The Participants have not sought or obtained consent from any third party to use any statements or information contained in the solicitation materials. Any such statements or information should not be viewed as indicating the support of such third party for the views expressed herein or therein. All trademarks and trade names used in any solicitation materials are the exclusive property of their respective owners.
Additional Information
On April 11, 2022, Mr. Kayne, together with the other Participants, filed a definitive proxy statement (the “Definitive Proxy Statement”) and an accompanying BLUE proxy card with the U.S. Securities and Exchange Commission (the “SEC”) to solicit votes for the election of their slate of highly qualified director nominees at the 2022 annual meeting of the stockholders of the Company.
THE PARTICIPANTS STRONGLY ADVISE ALL STOCKHOLDERS OF THE COMPANY TO READ THE DEFINITIVE PROXY STATEMENT AND ANY OTHER PROXY MATERIALS FILED WITH THE SEC BECAUSE THEY CONTAIN IMPORTANT INFORMATION, INCLUDING INFORMATION ABOUT THE IDENTITY OF THE PARTICIPANTS IN THE SOLICITATION AND A DESCRIPTION OF THEIR DIRECT OR INDIRECT INTERESTS THEREIN. THE DEFINITIVE PROXY STATEMENT AND SUCH OTHER PROXY MATERIALS ARE AVAILABLE AT NO CHARGE ON THE SEC’S WEBSITE AT HTTP://WWW.SEC.GOV AND ARE ALSO AVAILABLE AT NO CHARGE ON REQUEST FROM THE PARTICIPANTS’ PROXY SOLICITOR, HARKINS KOVLER, LLC AT (800) 339-9883 OR VIA EMAIL AT ATHA@HARKINSKOVLER.COM.
Cautionary Statement Regarding Forward-Looking Statements
Certain statements contained in the solicitation materials are forward-looking statements including, but not limited to, statements that are predications of or indicate future events, trends, plans or objectives. Undue reliance should not be placed on such statements because, by their nature, they are subject to known and unknown risks and uncertainties. Forward-looking statements are not guarantees of future performance or activities and are subject to many risks and uncertainties. Due to such risks and uncertainties, actual events or results or actual performance may differ materially from those reflected or contemplated in such forward-looking statements. Forward-looking statements can be identified by the use of the future tense or other forward-looking words such as “believe,” “expect,” “anticipate,” “intend,” “plan,” “estimate,” “should,” “may,” “will,” “objective,” “projection,” “forecast,” “continue,” “strategy,” “position” or the negative of those terms or other variations of them or by comparable terminology.
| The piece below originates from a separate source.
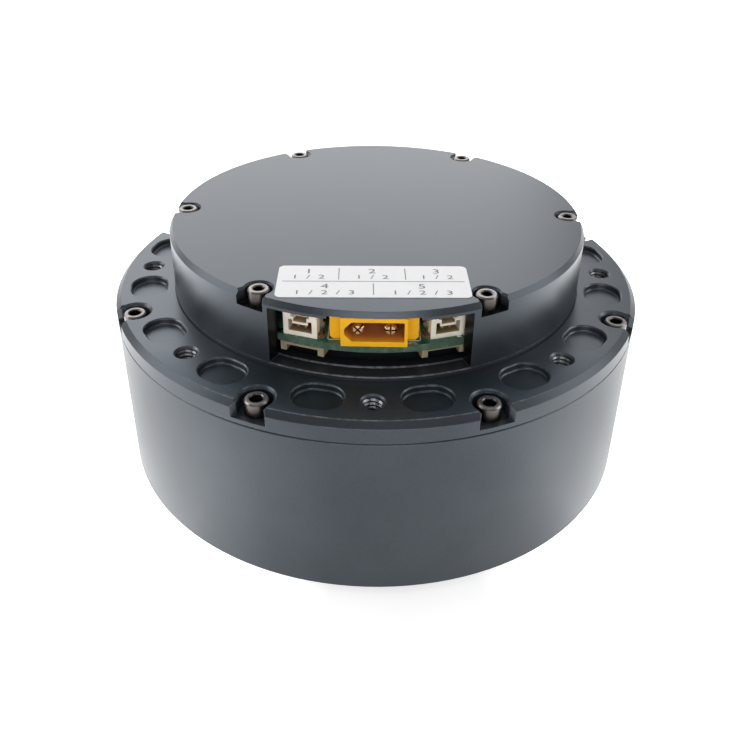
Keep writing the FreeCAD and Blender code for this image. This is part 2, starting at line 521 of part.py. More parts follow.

All forward-looking statements address matters that involve risks and uncertainties, many of which are beyond the Participants’ control. Accordingly, there are or will be important factors that could cause actual results to differ materially from those indicated in such statements and, therefore, you should not place undue reliance on any such statements.
Important factors that could cause actual results to differ materially from the expectations set forth herein include, among other things, the factors identified in the Company’s public filings. Such forward-looking statements should therefore be construed in light of such factors, and the Participants are under no obligation, and expressly disclaim any intention or obligation, to update or revise any forward-looking statements, whether as a result of new information, future events or otherwise, except as required by law.